▶ _REQUIRED TASK_
From the line with "Keep writing the" to the line with "return self.outline.axis_y - low.y", both lines included, set down exactly those lines, please, and no others.

● ● ● ● ● ● ●

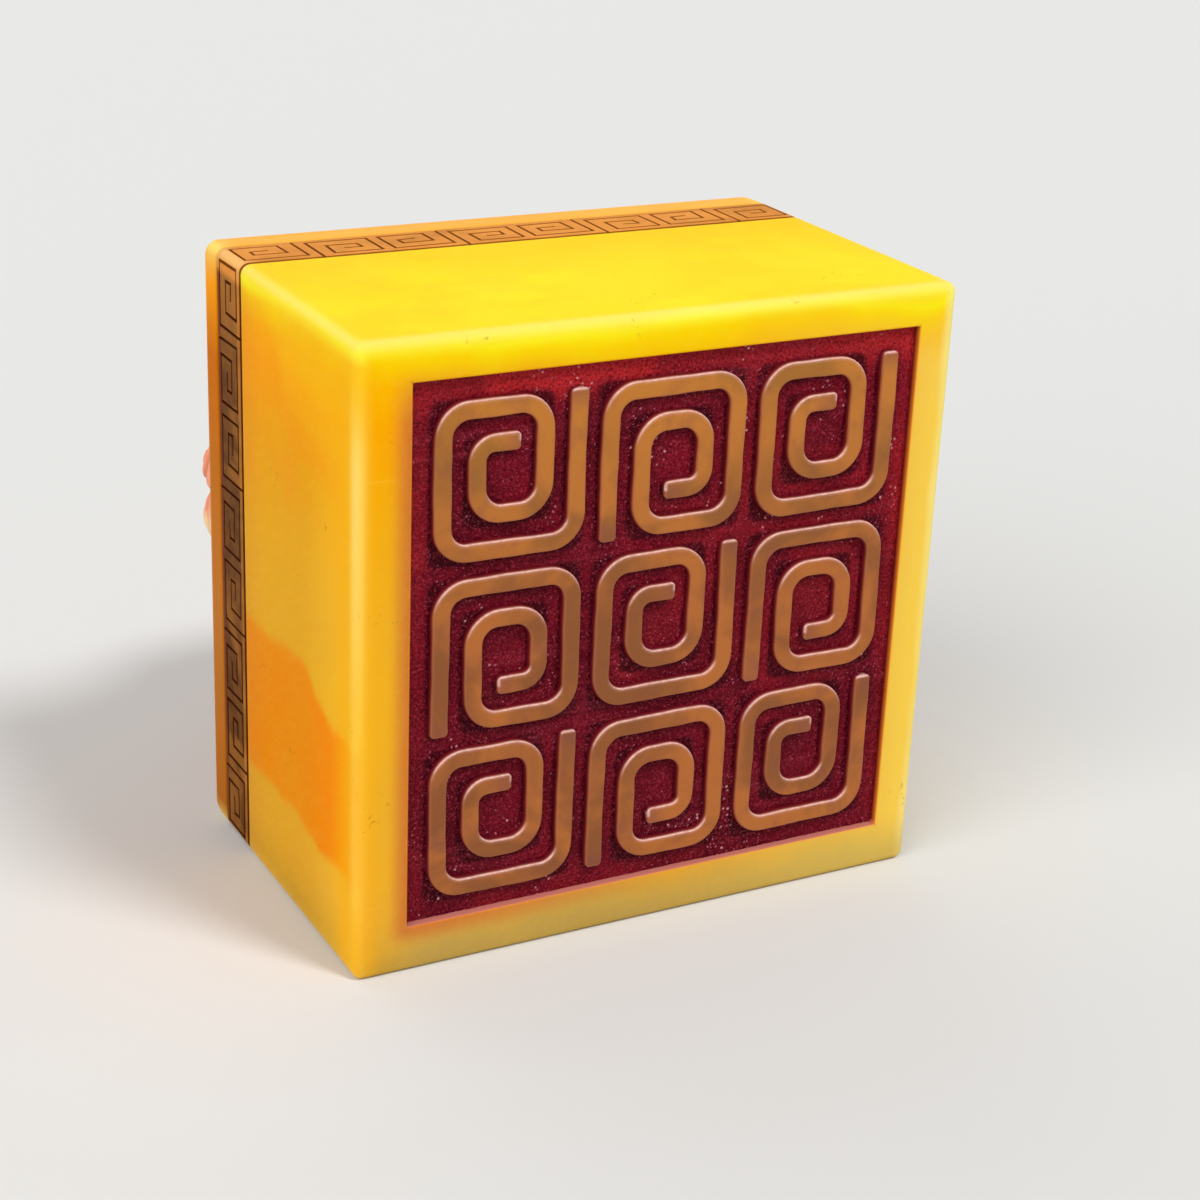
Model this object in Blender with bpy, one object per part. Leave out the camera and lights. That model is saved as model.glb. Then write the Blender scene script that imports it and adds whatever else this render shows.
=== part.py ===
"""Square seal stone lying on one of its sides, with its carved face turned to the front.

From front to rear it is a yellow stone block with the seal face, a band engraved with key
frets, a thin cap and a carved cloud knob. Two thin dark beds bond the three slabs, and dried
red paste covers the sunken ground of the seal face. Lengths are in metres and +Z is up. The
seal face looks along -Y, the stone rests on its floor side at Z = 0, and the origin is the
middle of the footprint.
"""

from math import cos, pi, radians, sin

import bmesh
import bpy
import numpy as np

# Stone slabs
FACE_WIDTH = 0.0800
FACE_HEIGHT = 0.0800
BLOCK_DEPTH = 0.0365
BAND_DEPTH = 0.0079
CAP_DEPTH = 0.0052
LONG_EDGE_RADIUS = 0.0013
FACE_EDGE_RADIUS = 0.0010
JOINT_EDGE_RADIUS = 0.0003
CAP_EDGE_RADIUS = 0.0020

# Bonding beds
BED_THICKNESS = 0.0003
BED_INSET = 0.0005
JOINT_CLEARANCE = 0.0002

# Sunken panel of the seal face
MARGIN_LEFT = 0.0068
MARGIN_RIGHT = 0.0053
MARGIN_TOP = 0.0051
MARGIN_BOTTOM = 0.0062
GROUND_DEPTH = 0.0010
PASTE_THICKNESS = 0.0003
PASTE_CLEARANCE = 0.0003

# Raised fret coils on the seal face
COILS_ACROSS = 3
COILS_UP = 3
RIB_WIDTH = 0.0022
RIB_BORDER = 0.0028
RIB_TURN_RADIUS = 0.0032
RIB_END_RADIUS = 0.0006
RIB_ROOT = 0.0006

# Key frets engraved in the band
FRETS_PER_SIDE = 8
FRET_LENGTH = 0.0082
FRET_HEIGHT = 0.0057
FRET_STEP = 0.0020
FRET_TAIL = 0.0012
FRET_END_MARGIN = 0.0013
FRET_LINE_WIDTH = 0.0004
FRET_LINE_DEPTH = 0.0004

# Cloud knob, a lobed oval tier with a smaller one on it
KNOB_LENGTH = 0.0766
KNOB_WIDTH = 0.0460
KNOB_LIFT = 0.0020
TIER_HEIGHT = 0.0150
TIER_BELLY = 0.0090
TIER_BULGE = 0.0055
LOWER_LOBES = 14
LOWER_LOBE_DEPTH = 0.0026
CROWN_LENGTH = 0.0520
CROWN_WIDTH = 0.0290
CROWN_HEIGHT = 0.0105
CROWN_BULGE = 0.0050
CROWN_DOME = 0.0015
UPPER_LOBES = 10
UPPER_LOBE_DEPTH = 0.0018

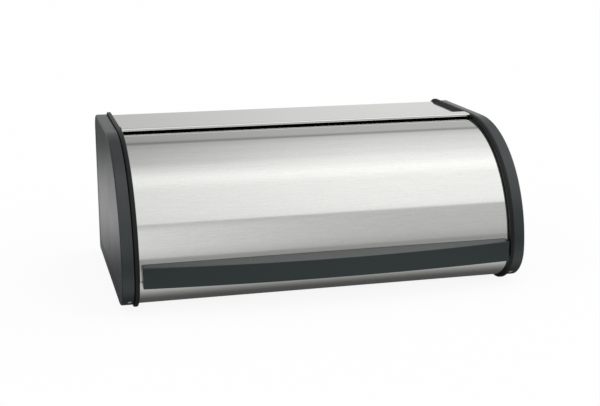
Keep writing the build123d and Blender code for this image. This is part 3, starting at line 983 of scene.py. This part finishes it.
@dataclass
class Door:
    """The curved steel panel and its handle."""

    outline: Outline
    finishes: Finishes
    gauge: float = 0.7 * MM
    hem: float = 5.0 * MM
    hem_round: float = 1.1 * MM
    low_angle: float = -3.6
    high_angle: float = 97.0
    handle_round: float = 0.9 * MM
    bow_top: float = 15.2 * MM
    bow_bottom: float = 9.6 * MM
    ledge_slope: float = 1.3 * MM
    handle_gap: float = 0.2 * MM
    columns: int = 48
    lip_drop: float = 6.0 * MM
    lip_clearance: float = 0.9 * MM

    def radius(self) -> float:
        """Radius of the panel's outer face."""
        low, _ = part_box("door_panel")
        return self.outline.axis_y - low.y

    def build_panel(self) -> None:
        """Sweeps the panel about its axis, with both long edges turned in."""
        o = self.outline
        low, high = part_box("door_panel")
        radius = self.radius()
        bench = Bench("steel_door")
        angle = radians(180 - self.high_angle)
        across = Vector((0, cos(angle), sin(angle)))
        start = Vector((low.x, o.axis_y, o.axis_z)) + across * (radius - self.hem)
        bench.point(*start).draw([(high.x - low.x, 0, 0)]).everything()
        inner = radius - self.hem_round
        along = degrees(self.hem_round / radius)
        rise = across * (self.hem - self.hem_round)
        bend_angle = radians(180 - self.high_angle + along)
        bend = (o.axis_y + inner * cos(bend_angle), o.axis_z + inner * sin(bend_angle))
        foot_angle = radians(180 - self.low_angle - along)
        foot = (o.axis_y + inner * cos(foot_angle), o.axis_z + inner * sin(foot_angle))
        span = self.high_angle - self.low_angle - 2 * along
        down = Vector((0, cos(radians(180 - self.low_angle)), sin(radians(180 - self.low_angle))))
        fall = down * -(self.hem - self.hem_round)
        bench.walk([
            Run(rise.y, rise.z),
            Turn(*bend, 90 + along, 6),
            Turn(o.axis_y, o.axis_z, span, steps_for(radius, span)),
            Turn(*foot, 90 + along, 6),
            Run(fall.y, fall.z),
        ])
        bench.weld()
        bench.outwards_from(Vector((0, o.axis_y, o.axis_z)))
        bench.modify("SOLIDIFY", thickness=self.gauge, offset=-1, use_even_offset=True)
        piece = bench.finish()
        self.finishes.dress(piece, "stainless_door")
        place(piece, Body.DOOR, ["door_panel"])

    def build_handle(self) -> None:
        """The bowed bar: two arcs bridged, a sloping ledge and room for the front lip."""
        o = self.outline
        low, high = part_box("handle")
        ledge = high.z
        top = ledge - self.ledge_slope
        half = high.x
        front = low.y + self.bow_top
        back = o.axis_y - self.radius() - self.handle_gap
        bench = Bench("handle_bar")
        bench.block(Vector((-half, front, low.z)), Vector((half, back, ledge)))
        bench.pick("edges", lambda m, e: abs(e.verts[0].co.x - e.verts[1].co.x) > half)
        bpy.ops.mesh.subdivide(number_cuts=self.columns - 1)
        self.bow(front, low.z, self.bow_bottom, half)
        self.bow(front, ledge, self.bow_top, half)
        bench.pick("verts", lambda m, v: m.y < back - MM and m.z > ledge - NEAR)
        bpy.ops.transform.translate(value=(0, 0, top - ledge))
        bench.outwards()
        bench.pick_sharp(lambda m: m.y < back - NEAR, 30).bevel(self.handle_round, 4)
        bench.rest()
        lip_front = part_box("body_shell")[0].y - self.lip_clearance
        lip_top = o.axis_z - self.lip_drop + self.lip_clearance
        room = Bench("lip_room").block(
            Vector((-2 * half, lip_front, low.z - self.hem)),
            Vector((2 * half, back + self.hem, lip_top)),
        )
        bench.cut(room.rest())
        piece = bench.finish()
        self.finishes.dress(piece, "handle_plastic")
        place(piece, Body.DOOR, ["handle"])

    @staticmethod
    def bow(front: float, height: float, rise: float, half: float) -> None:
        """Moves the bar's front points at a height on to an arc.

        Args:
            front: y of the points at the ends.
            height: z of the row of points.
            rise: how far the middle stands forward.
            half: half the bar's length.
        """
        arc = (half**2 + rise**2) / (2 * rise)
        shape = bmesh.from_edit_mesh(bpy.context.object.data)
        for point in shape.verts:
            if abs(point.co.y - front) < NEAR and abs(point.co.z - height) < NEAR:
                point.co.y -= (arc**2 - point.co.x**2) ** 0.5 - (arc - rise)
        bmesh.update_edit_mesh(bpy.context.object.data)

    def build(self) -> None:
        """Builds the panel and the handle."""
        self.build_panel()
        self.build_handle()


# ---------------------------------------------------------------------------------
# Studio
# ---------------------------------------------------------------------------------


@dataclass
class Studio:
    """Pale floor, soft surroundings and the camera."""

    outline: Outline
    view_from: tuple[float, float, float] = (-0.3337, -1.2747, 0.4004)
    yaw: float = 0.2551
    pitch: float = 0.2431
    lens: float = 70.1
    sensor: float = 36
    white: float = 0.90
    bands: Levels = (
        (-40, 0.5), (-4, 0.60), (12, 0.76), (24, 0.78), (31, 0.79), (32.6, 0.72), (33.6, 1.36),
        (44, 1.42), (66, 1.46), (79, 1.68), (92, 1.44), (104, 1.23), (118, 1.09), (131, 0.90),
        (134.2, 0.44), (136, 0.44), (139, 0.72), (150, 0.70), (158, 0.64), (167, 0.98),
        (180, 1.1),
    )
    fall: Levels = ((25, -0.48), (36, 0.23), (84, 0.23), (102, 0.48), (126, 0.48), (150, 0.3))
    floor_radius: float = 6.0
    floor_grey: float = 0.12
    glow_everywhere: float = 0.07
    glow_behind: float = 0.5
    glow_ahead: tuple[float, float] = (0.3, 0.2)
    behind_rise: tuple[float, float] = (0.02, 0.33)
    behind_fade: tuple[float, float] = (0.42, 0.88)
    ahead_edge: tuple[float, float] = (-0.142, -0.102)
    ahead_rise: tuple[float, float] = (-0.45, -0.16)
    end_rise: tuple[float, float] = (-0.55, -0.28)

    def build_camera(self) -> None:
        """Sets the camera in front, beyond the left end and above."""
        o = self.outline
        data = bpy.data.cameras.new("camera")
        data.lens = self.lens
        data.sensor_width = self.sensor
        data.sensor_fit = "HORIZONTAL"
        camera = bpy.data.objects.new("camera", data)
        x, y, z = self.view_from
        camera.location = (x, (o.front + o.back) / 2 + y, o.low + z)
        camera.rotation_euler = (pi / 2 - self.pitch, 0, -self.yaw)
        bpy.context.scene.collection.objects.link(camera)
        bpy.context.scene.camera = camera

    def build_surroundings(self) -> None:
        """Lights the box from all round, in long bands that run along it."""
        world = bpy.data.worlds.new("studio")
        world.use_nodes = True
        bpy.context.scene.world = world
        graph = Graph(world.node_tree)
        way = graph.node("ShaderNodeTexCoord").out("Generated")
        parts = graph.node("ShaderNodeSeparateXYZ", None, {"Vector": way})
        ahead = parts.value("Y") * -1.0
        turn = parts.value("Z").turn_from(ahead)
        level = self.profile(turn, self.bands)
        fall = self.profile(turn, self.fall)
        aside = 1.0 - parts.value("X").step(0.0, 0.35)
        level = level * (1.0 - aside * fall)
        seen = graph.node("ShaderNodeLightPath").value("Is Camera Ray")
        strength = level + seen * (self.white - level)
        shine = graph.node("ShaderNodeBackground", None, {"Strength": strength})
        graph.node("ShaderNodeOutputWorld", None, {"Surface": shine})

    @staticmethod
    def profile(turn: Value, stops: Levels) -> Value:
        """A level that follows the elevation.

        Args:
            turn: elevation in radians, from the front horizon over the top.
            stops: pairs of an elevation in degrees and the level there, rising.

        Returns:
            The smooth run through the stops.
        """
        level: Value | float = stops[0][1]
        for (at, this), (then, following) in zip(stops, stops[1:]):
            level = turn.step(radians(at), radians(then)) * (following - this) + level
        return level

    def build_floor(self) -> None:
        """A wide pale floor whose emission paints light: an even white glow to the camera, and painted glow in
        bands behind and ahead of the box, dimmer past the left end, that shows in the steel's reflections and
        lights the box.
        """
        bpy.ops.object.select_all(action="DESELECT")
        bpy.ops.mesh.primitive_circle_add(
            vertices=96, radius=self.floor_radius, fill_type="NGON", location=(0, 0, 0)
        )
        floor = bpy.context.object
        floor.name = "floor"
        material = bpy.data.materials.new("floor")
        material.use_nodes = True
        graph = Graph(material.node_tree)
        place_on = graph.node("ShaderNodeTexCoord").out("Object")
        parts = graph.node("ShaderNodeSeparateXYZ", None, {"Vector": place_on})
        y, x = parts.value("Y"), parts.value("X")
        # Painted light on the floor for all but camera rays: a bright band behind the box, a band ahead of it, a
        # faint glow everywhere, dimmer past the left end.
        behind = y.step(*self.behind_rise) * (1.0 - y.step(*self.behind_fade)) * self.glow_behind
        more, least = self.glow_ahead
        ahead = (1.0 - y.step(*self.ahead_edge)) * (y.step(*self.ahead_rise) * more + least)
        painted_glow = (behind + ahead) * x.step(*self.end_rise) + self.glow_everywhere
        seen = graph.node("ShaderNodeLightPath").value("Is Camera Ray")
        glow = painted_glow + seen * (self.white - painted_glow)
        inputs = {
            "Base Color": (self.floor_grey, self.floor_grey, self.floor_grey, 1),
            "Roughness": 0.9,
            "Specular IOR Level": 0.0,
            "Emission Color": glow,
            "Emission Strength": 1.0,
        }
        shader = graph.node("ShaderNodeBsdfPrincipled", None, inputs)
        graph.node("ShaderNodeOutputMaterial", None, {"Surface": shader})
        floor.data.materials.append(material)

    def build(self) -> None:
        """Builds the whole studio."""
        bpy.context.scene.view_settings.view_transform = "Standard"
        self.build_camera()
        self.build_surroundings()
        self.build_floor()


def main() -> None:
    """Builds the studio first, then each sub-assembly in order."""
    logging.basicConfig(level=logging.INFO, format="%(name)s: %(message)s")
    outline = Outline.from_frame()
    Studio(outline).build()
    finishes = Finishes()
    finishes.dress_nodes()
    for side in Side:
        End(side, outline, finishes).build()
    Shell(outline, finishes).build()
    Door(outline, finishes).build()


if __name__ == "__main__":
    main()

● ● ● ● ● ● ●

▶ _THE ANSWER_
Keep writing the build123d and Blender code for this image. This is part 3, starting at line 983 of scene.py. This part finishes it.
@dataclass
class Door:
    """The curved steel panel and its handle."""

    outline: Outline
    finishes: Finishes
    gauge: float = 0.7 * MM
    hem: float = 5.0 * MM
    hem_round: float = 1.1 * MM
    low_angle: float = -3.6
    high_angle: float = 97.0
    handle_round: float = 0.9 * MM
    bow_top: float = 15.2 * MM
    bow_bottom: float = 9.6 * MM
    ledge_slope: float = 1.3 * MM
    handle_gap: float = 0.2 * MM
    columns: int = 48
    lip_drop: float = 6.0 * MM
    lip_clearance: float = 0.9 * MM

    def radius(self) -> float:
        """Radius of the panel's outer face."""
        low, _ = part_box("door_panel")
        return self.outline.axis_y - low.y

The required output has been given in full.